Ooohh..One of these...
	

	
	
		
		

		
			





Lookin' forward  to the results.


----------



## Bruce B (Apr 30, 2005)

I think it is called....torchiere.


----------



## Shawn White (Apr 30, 2005)

yep, that's it, torchiere ... I find torchlamp easier... 

update: been on 10 hours now ... I stuck a fork in and gave it a twist and it doesn't seem soft enough yet ...... either it's going over done or it's not done yet ... I'm not sure

meat wil not pull away from the bone so I put the last of the souther sop on and I'm gonna leave it in a little longer to see if it softens further


----------



## YardBurner (Apr 30, 2005)

If the bone won't twist it's not over done.

Never seen a butt tighten back up on the bone.

Might be time to foil and rest for a while though.

You might need some time with moist heat (foil) to finish it.

Ovens are dry enviroments.
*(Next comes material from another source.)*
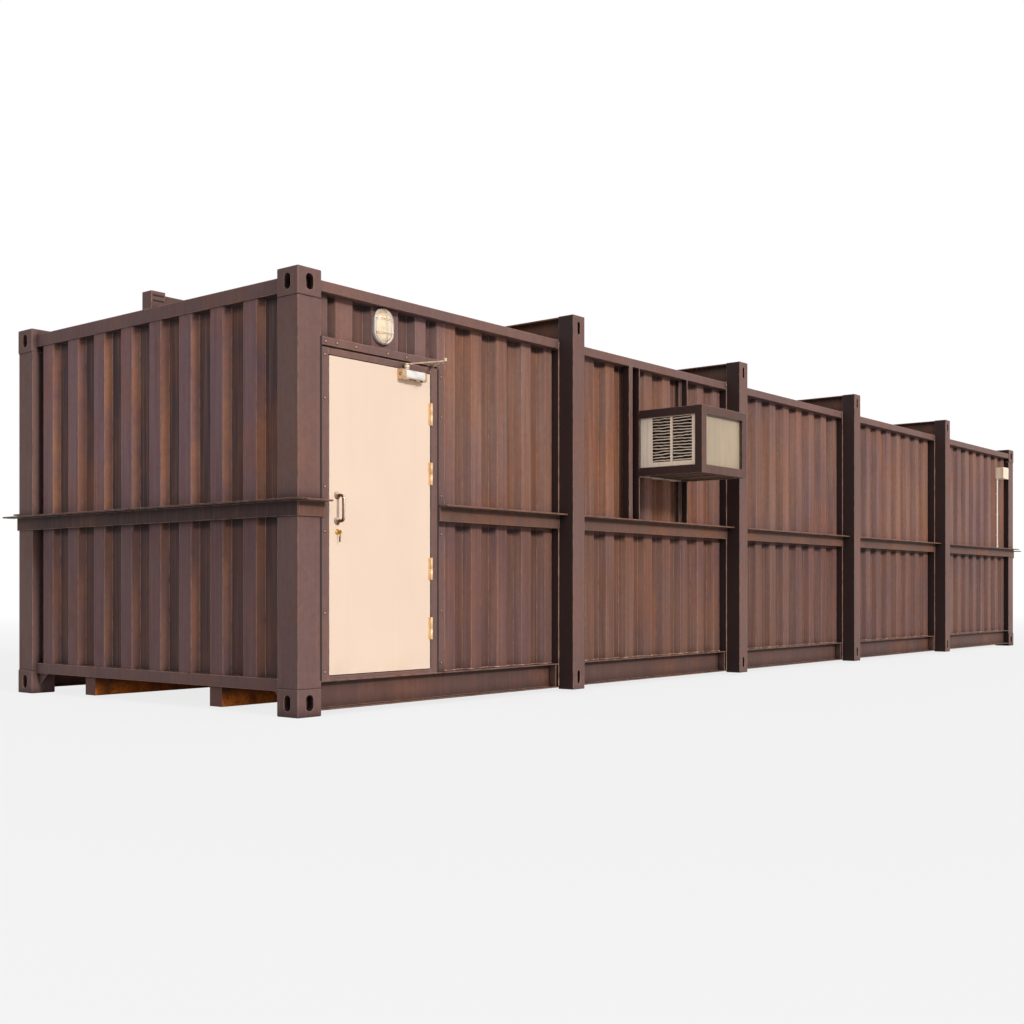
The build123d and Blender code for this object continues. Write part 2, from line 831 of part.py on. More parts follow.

A pit will produce and/or 
hold some moisture as a byproduct of the  burning
process.

Foiling (Yes I know it's conidered a cheat)
will tenderize by braising the meat a short time.

You have already been working with a handicap, an additional
one won't hurt.

If it pulls it's a success!!!

Good Luck!!!

Rob


----------



## Shawn White (Apr 30, 2005)

I decided it was underdone as well because MrBrown was still red.

Cooked 12.5 hours. MrBrown was now brown, meat wanted to pull away from the bone and it gave easily to the fork test. Really don't know for sure what temp the oven ran at or a what temp the meat was when I stopped cooking it.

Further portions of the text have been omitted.